• **Extracted records**

'''

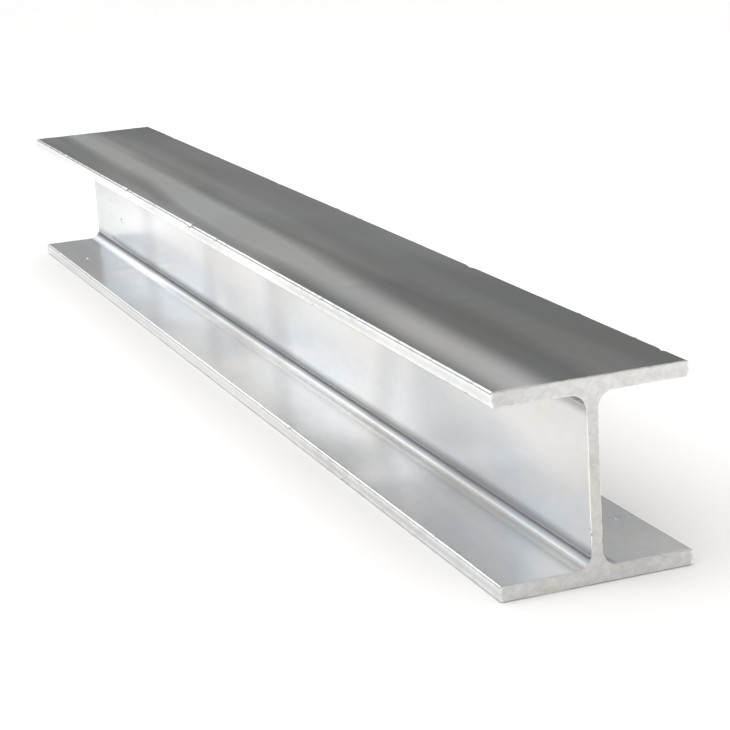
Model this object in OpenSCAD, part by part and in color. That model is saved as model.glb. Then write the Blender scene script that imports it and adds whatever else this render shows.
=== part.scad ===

'''
'''

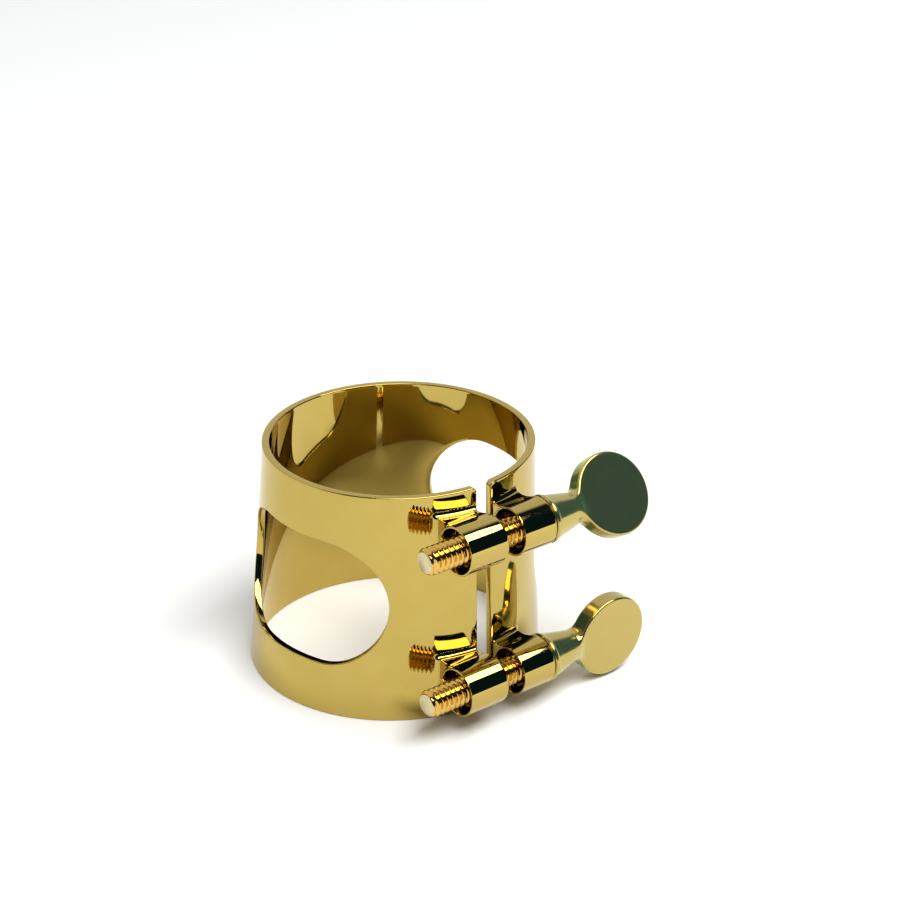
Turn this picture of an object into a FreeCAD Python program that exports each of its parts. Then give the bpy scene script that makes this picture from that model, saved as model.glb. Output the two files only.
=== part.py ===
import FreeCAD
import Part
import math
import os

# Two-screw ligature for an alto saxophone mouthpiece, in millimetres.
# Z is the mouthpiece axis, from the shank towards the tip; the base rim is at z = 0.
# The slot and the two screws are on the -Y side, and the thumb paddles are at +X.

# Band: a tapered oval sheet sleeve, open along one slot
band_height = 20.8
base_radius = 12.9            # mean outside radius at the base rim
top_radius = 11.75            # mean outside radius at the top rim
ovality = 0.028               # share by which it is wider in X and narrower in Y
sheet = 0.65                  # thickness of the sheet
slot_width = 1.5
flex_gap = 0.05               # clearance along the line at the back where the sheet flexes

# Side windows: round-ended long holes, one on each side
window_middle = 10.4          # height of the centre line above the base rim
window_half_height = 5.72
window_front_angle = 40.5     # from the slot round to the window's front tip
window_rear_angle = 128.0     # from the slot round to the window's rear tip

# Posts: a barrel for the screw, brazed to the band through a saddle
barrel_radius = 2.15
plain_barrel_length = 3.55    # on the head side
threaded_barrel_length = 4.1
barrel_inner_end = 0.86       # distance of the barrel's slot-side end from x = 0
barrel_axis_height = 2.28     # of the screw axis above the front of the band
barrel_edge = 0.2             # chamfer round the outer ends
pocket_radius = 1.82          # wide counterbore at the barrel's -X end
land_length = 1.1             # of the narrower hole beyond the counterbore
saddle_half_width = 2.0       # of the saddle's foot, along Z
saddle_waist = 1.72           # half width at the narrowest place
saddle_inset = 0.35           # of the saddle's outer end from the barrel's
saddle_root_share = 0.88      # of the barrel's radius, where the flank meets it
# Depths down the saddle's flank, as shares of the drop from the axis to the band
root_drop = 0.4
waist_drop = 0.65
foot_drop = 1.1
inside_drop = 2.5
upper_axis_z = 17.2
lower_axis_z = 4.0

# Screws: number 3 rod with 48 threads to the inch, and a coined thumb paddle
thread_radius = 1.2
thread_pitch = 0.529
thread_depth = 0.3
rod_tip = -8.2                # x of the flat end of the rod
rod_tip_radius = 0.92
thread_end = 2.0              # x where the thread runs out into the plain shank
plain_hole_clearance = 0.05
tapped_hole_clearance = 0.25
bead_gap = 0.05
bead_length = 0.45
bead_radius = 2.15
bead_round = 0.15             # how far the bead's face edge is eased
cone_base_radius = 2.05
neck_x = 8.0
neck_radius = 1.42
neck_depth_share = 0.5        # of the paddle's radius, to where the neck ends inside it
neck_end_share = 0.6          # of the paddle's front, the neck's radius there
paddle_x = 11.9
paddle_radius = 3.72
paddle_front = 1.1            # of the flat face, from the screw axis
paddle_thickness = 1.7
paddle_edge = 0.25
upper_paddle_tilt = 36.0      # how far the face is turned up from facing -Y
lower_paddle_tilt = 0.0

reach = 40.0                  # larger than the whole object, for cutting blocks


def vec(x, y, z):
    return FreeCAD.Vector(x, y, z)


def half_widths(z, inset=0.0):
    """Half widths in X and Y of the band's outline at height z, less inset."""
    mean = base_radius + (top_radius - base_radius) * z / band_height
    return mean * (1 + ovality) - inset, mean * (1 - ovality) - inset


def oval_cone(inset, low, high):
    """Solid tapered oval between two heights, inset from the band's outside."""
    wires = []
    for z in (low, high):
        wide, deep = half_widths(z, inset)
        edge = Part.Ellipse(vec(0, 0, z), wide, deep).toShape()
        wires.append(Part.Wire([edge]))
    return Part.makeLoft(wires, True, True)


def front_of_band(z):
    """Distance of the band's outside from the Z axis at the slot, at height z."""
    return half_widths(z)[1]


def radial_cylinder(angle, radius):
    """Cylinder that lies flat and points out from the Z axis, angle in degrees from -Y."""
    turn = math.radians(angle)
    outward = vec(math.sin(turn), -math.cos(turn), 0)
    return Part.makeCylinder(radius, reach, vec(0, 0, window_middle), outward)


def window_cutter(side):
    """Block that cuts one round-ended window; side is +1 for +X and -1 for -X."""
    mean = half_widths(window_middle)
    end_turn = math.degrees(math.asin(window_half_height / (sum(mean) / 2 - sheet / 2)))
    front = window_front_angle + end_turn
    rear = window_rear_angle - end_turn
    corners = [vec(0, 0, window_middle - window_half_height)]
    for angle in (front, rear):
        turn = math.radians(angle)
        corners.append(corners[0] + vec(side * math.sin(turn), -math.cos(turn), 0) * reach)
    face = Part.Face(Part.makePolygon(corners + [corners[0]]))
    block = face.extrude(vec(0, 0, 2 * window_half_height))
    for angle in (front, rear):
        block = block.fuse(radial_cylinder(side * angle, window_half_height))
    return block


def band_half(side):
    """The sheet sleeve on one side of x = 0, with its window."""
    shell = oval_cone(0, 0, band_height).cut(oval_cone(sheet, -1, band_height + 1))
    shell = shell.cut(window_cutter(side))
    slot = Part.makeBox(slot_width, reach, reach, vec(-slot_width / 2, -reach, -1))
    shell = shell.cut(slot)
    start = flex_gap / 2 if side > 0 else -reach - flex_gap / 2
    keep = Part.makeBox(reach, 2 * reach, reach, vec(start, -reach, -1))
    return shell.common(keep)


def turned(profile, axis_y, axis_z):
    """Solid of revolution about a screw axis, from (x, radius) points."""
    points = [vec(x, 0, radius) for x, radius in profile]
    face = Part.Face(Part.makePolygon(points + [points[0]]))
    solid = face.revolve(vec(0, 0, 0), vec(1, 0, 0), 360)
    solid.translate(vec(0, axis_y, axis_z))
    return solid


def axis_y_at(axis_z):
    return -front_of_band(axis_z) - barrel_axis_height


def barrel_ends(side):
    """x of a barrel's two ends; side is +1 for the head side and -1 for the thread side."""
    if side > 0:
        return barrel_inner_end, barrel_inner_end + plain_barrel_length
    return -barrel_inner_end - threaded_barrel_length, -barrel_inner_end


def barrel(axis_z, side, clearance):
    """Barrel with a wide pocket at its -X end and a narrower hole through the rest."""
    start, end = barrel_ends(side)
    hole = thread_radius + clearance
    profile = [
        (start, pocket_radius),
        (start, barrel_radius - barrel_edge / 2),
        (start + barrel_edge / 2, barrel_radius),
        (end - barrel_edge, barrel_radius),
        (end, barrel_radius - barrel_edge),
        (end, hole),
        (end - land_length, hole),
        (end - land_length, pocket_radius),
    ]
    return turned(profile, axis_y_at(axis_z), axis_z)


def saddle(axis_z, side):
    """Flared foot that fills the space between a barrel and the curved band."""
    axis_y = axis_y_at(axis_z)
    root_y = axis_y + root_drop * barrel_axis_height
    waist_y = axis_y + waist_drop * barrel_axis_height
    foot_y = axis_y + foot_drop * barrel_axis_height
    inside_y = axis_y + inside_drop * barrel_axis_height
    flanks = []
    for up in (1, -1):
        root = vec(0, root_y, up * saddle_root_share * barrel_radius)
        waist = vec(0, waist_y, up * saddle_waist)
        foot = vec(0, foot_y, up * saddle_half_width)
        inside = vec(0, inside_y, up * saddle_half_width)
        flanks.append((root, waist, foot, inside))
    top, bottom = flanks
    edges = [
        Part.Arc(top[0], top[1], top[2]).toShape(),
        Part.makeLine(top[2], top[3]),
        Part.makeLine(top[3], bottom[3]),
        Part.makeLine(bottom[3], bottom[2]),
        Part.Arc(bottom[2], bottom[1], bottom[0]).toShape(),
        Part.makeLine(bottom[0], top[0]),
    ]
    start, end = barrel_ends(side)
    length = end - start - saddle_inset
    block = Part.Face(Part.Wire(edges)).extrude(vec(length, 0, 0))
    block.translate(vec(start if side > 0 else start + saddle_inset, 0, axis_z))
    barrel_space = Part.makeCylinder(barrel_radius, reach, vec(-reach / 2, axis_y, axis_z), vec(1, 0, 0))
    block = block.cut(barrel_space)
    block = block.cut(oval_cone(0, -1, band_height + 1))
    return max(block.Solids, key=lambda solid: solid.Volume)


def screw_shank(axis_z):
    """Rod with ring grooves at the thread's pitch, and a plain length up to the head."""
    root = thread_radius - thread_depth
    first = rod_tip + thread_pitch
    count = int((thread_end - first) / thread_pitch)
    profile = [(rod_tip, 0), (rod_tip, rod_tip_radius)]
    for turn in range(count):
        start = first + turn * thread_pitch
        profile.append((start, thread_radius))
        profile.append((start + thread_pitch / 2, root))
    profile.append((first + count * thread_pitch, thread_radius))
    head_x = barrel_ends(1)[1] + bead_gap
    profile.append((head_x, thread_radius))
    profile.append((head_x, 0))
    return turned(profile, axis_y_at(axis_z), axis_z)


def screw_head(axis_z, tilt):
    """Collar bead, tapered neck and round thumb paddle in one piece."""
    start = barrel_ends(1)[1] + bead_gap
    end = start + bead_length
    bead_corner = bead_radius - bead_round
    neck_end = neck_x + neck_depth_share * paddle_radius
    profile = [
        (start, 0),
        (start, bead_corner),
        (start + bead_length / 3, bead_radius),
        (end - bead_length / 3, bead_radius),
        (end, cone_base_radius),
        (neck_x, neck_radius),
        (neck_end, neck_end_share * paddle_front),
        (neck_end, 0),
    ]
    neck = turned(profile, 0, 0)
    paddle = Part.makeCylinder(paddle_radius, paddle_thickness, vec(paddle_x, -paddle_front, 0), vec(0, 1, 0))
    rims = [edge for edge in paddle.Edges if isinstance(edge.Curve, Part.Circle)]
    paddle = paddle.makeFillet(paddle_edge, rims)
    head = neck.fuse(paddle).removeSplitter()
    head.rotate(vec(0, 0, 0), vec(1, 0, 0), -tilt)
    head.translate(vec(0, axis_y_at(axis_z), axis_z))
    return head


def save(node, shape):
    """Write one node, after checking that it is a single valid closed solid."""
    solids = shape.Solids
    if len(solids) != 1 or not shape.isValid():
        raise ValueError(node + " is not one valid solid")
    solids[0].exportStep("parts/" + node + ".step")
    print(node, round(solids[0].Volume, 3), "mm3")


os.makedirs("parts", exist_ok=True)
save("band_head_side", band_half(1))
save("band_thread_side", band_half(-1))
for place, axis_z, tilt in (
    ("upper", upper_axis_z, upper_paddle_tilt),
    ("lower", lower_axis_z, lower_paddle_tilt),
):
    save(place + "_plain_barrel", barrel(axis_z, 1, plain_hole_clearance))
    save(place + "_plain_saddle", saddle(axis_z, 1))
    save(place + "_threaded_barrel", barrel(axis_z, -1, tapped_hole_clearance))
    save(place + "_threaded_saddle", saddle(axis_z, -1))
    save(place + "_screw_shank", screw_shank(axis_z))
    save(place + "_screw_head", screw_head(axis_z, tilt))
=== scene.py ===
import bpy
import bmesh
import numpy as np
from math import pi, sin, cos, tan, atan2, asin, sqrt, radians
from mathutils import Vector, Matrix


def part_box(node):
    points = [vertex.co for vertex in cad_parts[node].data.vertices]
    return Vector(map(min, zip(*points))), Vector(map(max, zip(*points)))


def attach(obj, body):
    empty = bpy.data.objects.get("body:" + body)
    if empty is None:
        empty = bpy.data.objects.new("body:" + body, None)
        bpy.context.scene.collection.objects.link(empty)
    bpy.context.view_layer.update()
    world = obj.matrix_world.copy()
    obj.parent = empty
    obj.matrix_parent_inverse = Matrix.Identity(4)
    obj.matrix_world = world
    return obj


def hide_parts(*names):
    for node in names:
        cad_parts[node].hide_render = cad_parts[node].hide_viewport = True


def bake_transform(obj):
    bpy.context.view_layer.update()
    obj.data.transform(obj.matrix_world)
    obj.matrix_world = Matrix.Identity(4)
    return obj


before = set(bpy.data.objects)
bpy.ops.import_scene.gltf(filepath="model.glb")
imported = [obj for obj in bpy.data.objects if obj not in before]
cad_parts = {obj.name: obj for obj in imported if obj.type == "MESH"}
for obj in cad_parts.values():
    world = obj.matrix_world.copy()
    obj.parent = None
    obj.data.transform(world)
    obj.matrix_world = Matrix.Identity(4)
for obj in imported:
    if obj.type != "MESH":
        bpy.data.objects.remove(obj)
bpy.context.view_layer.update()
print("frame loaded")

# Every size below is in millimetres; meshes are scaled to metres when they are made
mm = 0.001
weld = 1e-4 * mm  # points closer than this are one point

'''
'''

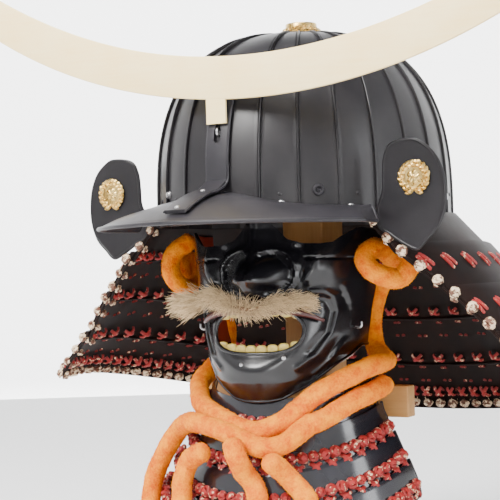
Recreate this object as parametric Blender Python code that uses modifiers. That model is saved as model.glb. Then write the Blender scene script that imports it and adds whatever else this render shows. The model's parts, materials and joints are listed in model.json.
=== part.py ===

'''

• **Stated problem**
Repeat exactly, and only, the lines from the one containing "solids = shape.Solids" through the one containing "obj.parent = empty", both included.

• **Answer**
    solids = shape.Solids
    if len(solids) != 1 or not shape.isValid():
        raise ValueError(node + " is not one valid solid")
    solids[0].exportStep("parts/" + node + ".step")
    print(node, round(solids[0].Volume, 3), "mm3")


os.makedirs("parts", exist_ok=True)
save("band_head_side", band_half(1))
save("band_thread_side", band_half(-1))
for place, axis_z, tilt in (
    ("upper", upper_axis_z, upper_paddle_tilt),
    ("lower", lower_axis_z, lower_paddle_tilt),
):
    save(place + "_plain_barrel", barrel(axis_z, 1, plain_hole_clearance))
    save(place + "_plain_saddle", saddle(axis_z, 1))
    save(place + "_threaded_barrel", barrel(axis_z, -1, tapped_hole_clearance))
    save(place + "_threaded_saddle", saddle(axis_z, -1))
    save(place + "_screw_shank", screw_shank(axis_z))
    save(place + "_screw_head", screw_head(axis_z, tilt))
=== scene.py ===
import bpy
import bmesh
import numpy as np
from math import pi, sin, cos, tan, atan2, asin, sqrt, radians
from mathutils import Vector, Matrix


def part_box(node):
    points = [vertex.co for vertex in cad_parts[node].data.vertices]
    return Vector(map(min, zip(*points))), Vector(map(max, zip(*points)))


def attach(obj, body):
    empty = bpy.data.objects.get("body:" + body)
    if empty is None:
        empty = bpy.data.objects.new("body:" + body, None)
        bpy.context.scene.collection.objects.link(empty)
    bpy.context.view_layer.update()
    world = obj.matrix_world.copy()
    obj.parent = empty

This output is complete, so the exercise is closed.